Re: [PATCH 0/2] fsnotify: fix softlockups iterating over d_subdirs

From: Stephen Brennan
Date: Thu Oct 27 2022 - 18:07:19 EST


Amir Goldstein <amir73il@xxxxxxxxx> writes:
> On Wed, Oct 19, 2022 at 2:52 AM Stephen Brennan
> <stephen.s.brennan@xxxxxxxxxx> wrote:
>>
>> Amir Goldstein <amir73il@xxxxxxxxx> writes:
>> > On Tue, Oct 18, 2022 at 7:12 AM Stephen Brennan
>> > <stephen.s.brennan@xxxxxxxxxx> wrote:
>> >>
>> >> Hi Jan, Amir, Al,
>> >>
>> >> Here's my first shot at implementing what we discussed.
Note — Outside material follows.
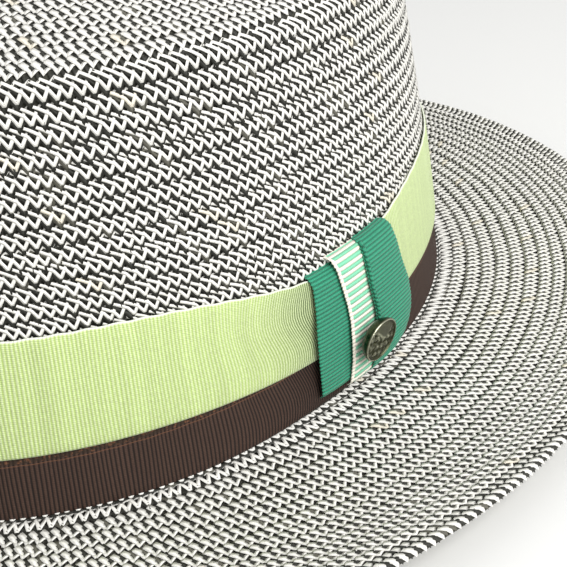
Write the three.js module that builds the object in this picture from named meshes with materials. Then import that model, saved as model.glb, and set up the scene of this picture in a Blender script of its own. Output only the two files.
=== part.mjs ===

I tested it using the
>> >> negative dentry creation tool I mentioned in my previous message, with a similar
>> >> workflow. Rather than having a bunch of threads accessing the directory to
>> >> create that "thundering herd" of CPUs in __fsnotify_update_child_dentry_flags, I
>> >> just started a lot of inotifywait tasks:
>> >>
>> >> 1. Create 100 million negative dentries in a dir
>> >> 2. Use trace-cmd to watch __fsnotify_update_child_dentry_flags:
>> >> trace-cmd start -p function_graph -l __fsnotify_update_child_dentry_flags
>> >> sudo cat /sys/kernel/debug/tracing/trace_pipe
>> >> 3. Run a lot of inotifywait tasks: for i in {1..10} inotifywait $dir & done
>> >>
>> >> With step #3, I see only one execution of __fsnotify_update_child_dentry_flags.
>> >> Once that completes, all the inotifywait tasks say "Watches established".
>> >> Similarly, once an access occurs in the directory, a single
>> >> __fsnotify_update_child_dentry_flags execution occurs, and all the tasks exit.
>> >> In short: it works great!
>> >>
>> >> However, while testing this, I've observed a dentry still in use warning during
>> >> unmount of rpc_pipefs on the "nfs" dentry during shutdown. NFS is of course in
>> >> use, and I assume that fsnotify must have been used to trigger this. The error
>> >> is not there on mainline without my patch so it's definitely caused by this
>> >> code. I'll continue debugging it but I wanted to share my first take on this so
>> >> you could take a look.
>> >>
>> >> [ 1595.197339] BUG: Dentry 000000005f5e7197{i=67,n=nfs} still in use (2) [unmount of rpc_pipefs rpc_pipefs]
>> >>
>> >
>> > Hmm, the assumption we made about partial stability of d_subdirs
>> > under dir inode lock looks incorrect for rpc_pipefs.
>> > None of the functions that update the rpc_pipefs dcache take the parent
>> > inode lock.
>>
>> That may be, but I'm confused how that would trigger this issue. If I'm
>> understanding correctly, this warning indicates a reference counting
>> bug.
>
> Yes.
> On generic_shutdown_super() there should be no more
> references to dentries.
>
>>
>> If __fsnotify_update_child_dentry_flags() had gone to sleep and the list
>> were edited, then it seems like there could be only two possibilities
>> that could cause bugs:
>>
>> 1. The dentry we slept holding a reference to was removed from the list,
>> and maybe moved to a different one, or just removed. If that were the
>> case, we're quite unlucky, because we'll start looping indefinitely as
>> we'll never get back to the beginning of the list, or worse.
>>
>> 2. A dentry adjacent to the one we held a reference to was removed. In
>> that case, our dentry's d_child pointers should get rearranged, and when
>> we wake, we should see those updates and continue.
>>
>> In neither of those cases do I understand where we could have done a
>> dget() unpaired with a dput(), which is what seemingly would trigger
>> this issue.
>>
>
> I got the same impression.

Well I feel stupid. The reason behind this seems to be... that
d_find_any_alias() returns a reference to the dentry, and I promptly
leaked that. I'll have it fixed in v3 which I'm going through testing
now.

Stephen